3.9        In his evidence at the hearing, Mr Soden set out at length the Court's experience with case management, and told the committee that:

The court has a wealth of experience in managing a whole lot of different cases, including native title cases. It applies the principles of active case management. It has an international reputation for the way in which it is innovative and brings to bear the best approach to the issues that need to be resolved in different cases. In terms of coordination across the country, the court has specialist lawyers in each of the states and territories or former territories across Australia. They are experts in native title. They work closely with the judges in each of those states, particularly the native title judges who have responsibility for coordination in each state. They are in a very good position to give advice and assistance to the judges about what needs to be done in a particular matter to ensure coordination and this constant discussion between the judges across the states about coordinating issues, including priorities and the like.[13]

3.10      Mr Soden took the view that the Court was in the best position to decide on which mechanism was in the best interest of each case, including the existing option of referring the case to the NNTT, and impressed on the committee the flexibility that the changed arrangements would bring to the management and resolution of cases. He went on to say that:

It may be that a special referral to a case management conference under the direction of a judge might be most appropriate. It might be that a special hearing on a specific issue that needs to resolved before any mediation could take place would be the most beneficial thing to be done in a particular case. It might be that the court thinks the best thing to do is refer the matter to one of the court’s staff or another particular person who was not a member of the tribunal to exercise the mediation powers of the court by referral. It might even be a referral to the tribunal in the ordinary course.[14]

3.11      Impressive though these options may be for increasing the tempo of settlements, the committee is mindful of the need for care when appointing mediators. The Bill conveys considerable flexibility on the referring judge, and the skill, expertise and qualifications of the candidate require examination, not to mention the identification of any potential for conflicts of interest. While Mr Soden submitted that such matters would 'automatically' be considered prior to any referral, the method of assessment, particularly for a mediator unknown to the Court, was not clarified in evidence.[15]

3.12      However, Mr Soden sought to reassure the committee that the Court was aware that much was expected of it under the changes, and that it was confident of its ability to deliver:

I just wanted to reiterate the court’s view that we take this proposed responsibility very seriously. We know it will come with a degree of accountability. We know there are a lot of expectations to be placed upon us as a result of the extra responsibility and accountability, but we embrace that. These cases are crying out for a new and innovative approach to be taken. We believe, with the broad experience we have not only in this jurisdiction but in the way in which cases can be looked at and treated differently, we will bring those changes which will speed up the whole process and produce outcomes.[16]

3.13      The committee was further encouraged by evidence that the amendments were framed in the context of appropriate consultation by the Attorney-General's Department. The committee heard that representatives of the Attorney-General met with officers of the Court and the NNTT on three occasions to discuss the proposed amendments. This followed the release of a discussion paper in December 2008, which elicited 30 submissions.[17] The NNTT reassured the committee that they would continue to work closely with the Court to administer the new scheme.
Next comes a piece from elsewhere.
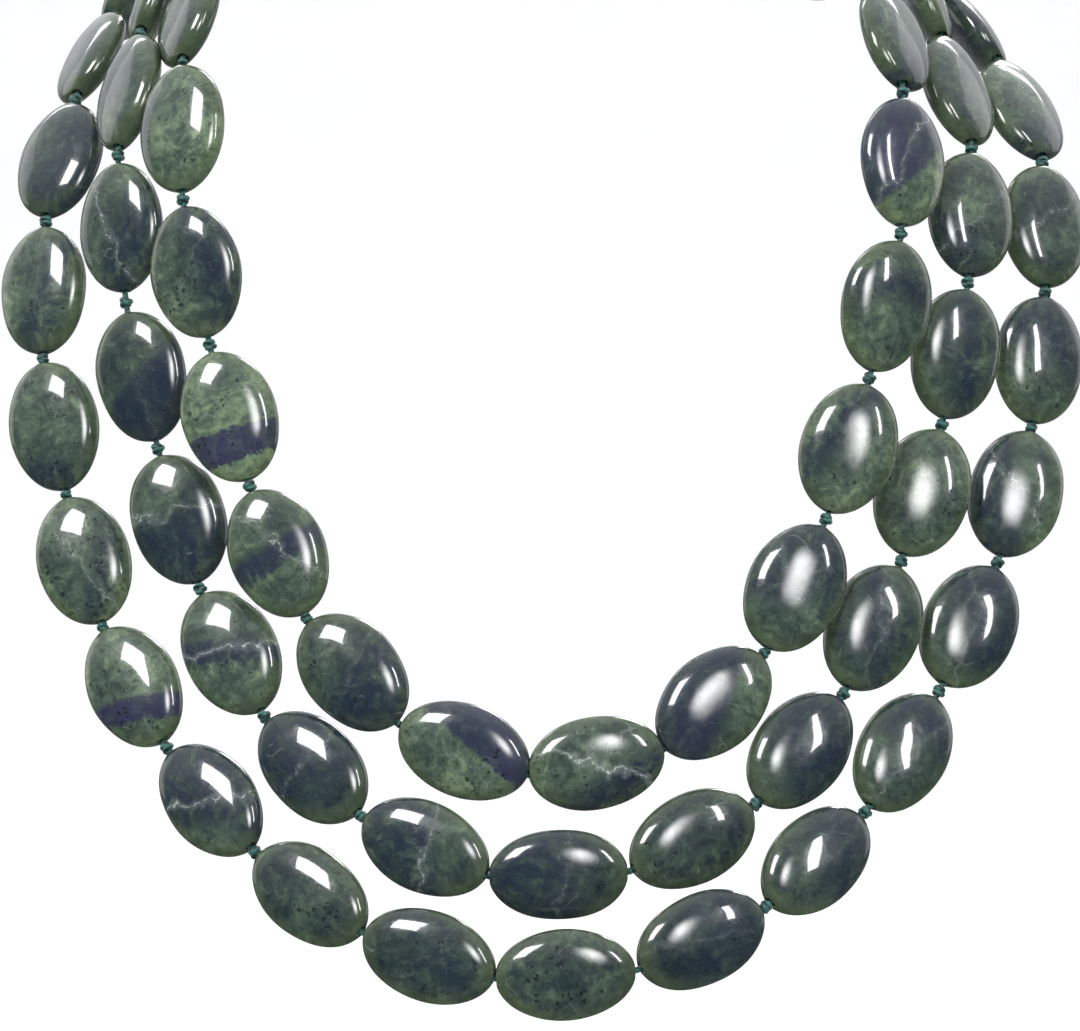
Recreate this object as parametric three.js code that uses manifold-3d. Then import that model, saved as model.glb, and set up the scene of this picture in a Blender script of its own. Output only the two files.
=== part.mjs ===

3.14      The committee is mindful of the imperative to put in place a more efficient process for hearing and deciding native title claims. While the arguments of the NNTT and others that native title is inherently complex and drawn-out, the committee is impressed by the innovations and flexibilities offered by the Federal Court taking a more central role in case management. The capability of the Court is clear, and the committee considers there is good reason to anticipate a smoother and more expeditious flow of native title case management as a result of the changes being implemented. For these reasons, and in the absence of substantive criticism[18] of other aspects of the Bill, the committee recommends the Bill be passed.

Representative Bodies

3.15      The Torres Strait Regional Authority (TSRA) argued for an amendment to section 201B(1) of the Act which currently provides that Prescribed Bodies Corporate (PBCs), which are the rights-holding bodies for native title claimants, are not eligible bodies for consideration as Native Title Representative Bodies (NTRBs). TSRA called for the relaxation of this restriction, at least in respect of the Torres Strait, on the basis of the unique and special circumstances which largely derive from the Torres Strait Regional Sea Claim that is currently awaiting settlement.[19]

3.16      The Committee took no other evidence on this topic, and in any case further committee attention and examination might best take place when the details of the Sea Claim settlement are known. Accordingly, the committee makes no recommendation in respect of this matter.

Australian Human Rights Commission

3.17      The Australian Human Rights Commission (AHRC) made a substantive submission to the inquiry covering a number of issues. The Commission recommended amendments to the Bill going to, for example:

3.18      While these and other recommendations warrant further examination, the Commission's submission was received after the committee's public hearing, denying the opportunity to test the propositions put forward and benefit from any alternative views expressed by other interested parties. Accordingly, the committee suggests that the Government consider the points raised by the Commission with a view to incorporating them into future native title reform.

Recommendation

3.19      The committee recommends that the Bill be passed.